As for how they’ll change my life? Except the clothes, of which I really do have too many, the rest of these things are items I don’t really see. And yet they’re there, filling up space. I am conscious of them, especially all the varieties of paper, every sheet of which feels like something I’m supposed to act on. That’s nervewracking, when I think of it, which is something I avoid doing. The only things I want to be full are my bookshelves; everything else can be whittled down. I’m no minimalist, and as I said in the beginning, I am much more pared down than I have been in past years. And it feels really very good to think that, though I have thought about this prompt all day long, I can’t fill it with anything more than I have here. It means the other parings, the ones I’ve done before this year? They were the right ones. They worked. That feels really good to know.


Reader Comments (6)
I really enjoyed reading this. I have a couple of the same problems as you! Haha. :) Great take on this prompt!
http://right-here--right-now.blogspot.com/
Yeah, it feels great to unload STUFF. I'll wait for the next big move, which should happen by the end of 2011, but I'm determined this time to get rid of the "Denise Box" and the "Ann-Marie Box" -- packed full of letters and trinkets from ex-girlfriends whom I haven't seen or thought of in years, decades even. My wife thinks I'm nuts for not throwing them out already, but I am without a doubt the most nostalgic person on earth. When I was a kid, I CRIED at the end of Grease, because it was well, the END of high school for that whole lovable gang. Last episodes of TV series, ones I never watched or hated even, make me really, really sad. Hmmmm... I'll have to dig into that by the end of Reverb 10...
It's amazing how much STUFF we collect over our lifetimes, and then how time we spend cleaning and storing that STUFF. Ugh.
Paper. Clothes. Internet Haunts. Those three are definites for me. Trust you, Kim to remind to relinquish things I had shoved down in my subconscious and labelled as stuff I really should keep because "you never know". Sigh.
I have been working for so many years to rid myself of the "abstract," emotional stuff that I, too, wrote about "things" and then, of course, because I am me, I deleted the list. (ha!) I love what you're doing here, Kim, not just the Reverb 10 posts, but the other posts, too. (Lizzie from you know where)
Bob, I don't even want to know how long you've had those boxes. I'm quite sure all my exes do not have Kim boxes, or I hope not. I hope they had Kim fires. That stuff must not fall into enemy hands.

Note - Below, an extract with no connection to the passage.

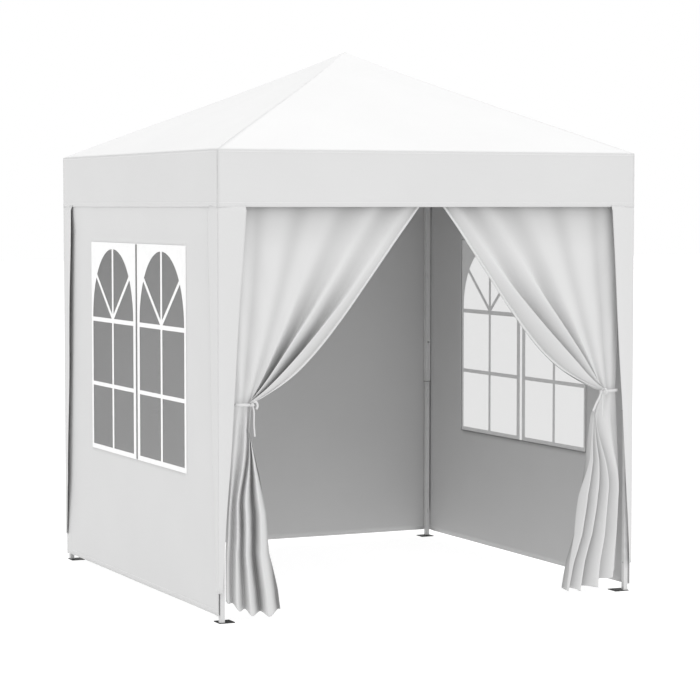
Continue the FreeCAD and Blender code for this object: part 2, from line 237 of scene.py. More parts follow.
def paint_fold_shade(material, darkest_painted):
    """Paints shade into a cloth's colour by the first value of its painted shade map; the second argument is
    what is left of its lightness at 1.
    """
    tree = material.node_tree
    shader = tree.nodes["Principled BSDF"]
    cloth_colour = shader.inputs["Base Color"].links[0].from_socket
    painted_shade_map = add_node(tree, "ShaderNodeUVMap", uv_map="fold").outputs["UV"]
    parts = add_node(tree, "ShaderNodeSeparateXYZ", [("Vector", painted_shade_map)])
    left = add_node(tree, "ShaderNodeMapRange", [("Value", parts.outputs["X"])], To_Min=1.0, To_Max=darkest_painted)
    darker = add_node(tree, "ShaderNodeVectorMath", [(0, cloth_colour)], operation="SCALE")
    tree.links.new(left.outputs["Result"], darker.inputs["Scale"])
    tree.links.new(darker.outputs["Vector"], shader.inputs["Base Color"])


# painted shade in the curtain's folds darkens its colour
paint_fold_shade(curtain_cloth, DARKEST_PAINTED_FOLD)

# %% [markdown]
# ### Window print, clear film and thread
# The windows are clear film with a white frame printed on it. The film lets most light through and carries
# a faint grey haze with small ripples; the print is nearly opaque and smooth, and a little glow stands in for
# the daylight that comes through it.

# %% Film, print and thread
PRINT_GLOW = 0.27


def object_pattern(tree, kind, **settings):
    """A texture on the piece's own coordinates; gives its value."""
    coords = add_node(tree, "ShaderNodeTexCoord").outputs["Object"]
    return add_node(tree, kind, [("Vector", coords)], **settings).outputs["Fac"]


window_print, tree, shader = new_finish("window_print", grey(0.66), 0.35, Alpha=0.8, Specular_IOR_Level=0.4)
ink = object_pattern(tree, "ShaderNodeTexNoise", Scale=30.0)
tree.links.new(tone(tree, ink, grey(0.65), grey(0.69)), shader.inputs["Base Color"])
shader.inputs["Emission Color"].default_value = (1, 1, 1, 1)
shader.inputs["Emission Strength"].default_value = PRINT_GLOW

clear_film, tree, shader = new_finish("clear_film", grey(0.12), 0.16, Alpha=0.24, Specular_IOR_Level=0.5)
raised(tree, shader, object_pattern(tree, "ShaderNodeTexNoise", Scale=7.0), 0.12, 0.01)
clear_film.surface_render_method = "BLENDED"
window_print.surface_render_method = "BLENDED"

thread, tree, shader = new_finish("white_thread", grey(0.9), 0.5, Sheen_Weight=0.2)
raised(tree, shader, object_pattern(tree, "ShaderNodeTexWave", Scale=900.0), 0.3, 0.0001)

# %% [markdown]
# ### Frame finishes
# Powder coat is smooth paint with a faint orange-peel texture, dulled where hands and sliders rub it. The
# feet are the same paint in black, scuffed by gravel. The sliders and brackets are moulded nylon with a fine
# grain, and the buttons are plated steel with turned marks.

# %% Frame finishes
PEEL_SCALE = 420.0
PEEL_RELIEF = 0.0004
RUBBED_ROUGHER = 0.2


def painted(name, value, worn, roughness, peel=0.15, scuff_scale=14.0):
    """Powder coat on steel: peel is the texture, worn the tone of rubbed places."""
    made, tree, shader = new_finish(name, grey(value), roughness, Coat_Weight=0.15, Coat_Roughness=0.3)
    scuffs = object_pattern(tree, "ShaderNodeTexNoise", Scale=scuff_scale, Detail=6.0)
    tree.links.new(tone(tree, scuffs, grey(worn), grey(value), 0.28, 0.5), shader.inputs["Base Color"])
    rough = add_node(
        tree, "ShaderNodeMapRange", [("Value", scuffs)], To_Min=roughness + RUBBED_ROUGHER, To_Max=roughness,
    )
    tree.links.new(rough.outputs["Result"], shader.inputs["Roughness"])
    raised(tree, shader, object_pattern(tree, "ShaderNodeTexNoise", Scale=PEEL_SCALE), peel, PEEL_RELIEF)
    return made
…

Hannah and Stereo--what is it about stuff? I know, people talk about it and experts write books about it, but none of the expert opinions feel like they apply to me. And OH, internet haunts. If I don't get rid of some by the end of this year I will never leave my chair. It was one thing when the internet was smaller, but I now accept that I cannot read it all.
And oh Elizabeth. It is so nice of you to come by, always. You are a warm place in the world. And it does not surprise me at all that you deleted that list. I will visit Casa Sidney Port and it will not be internet-haunt clutter. Or at least, I will come by after groceries. The cupboards, they are bare.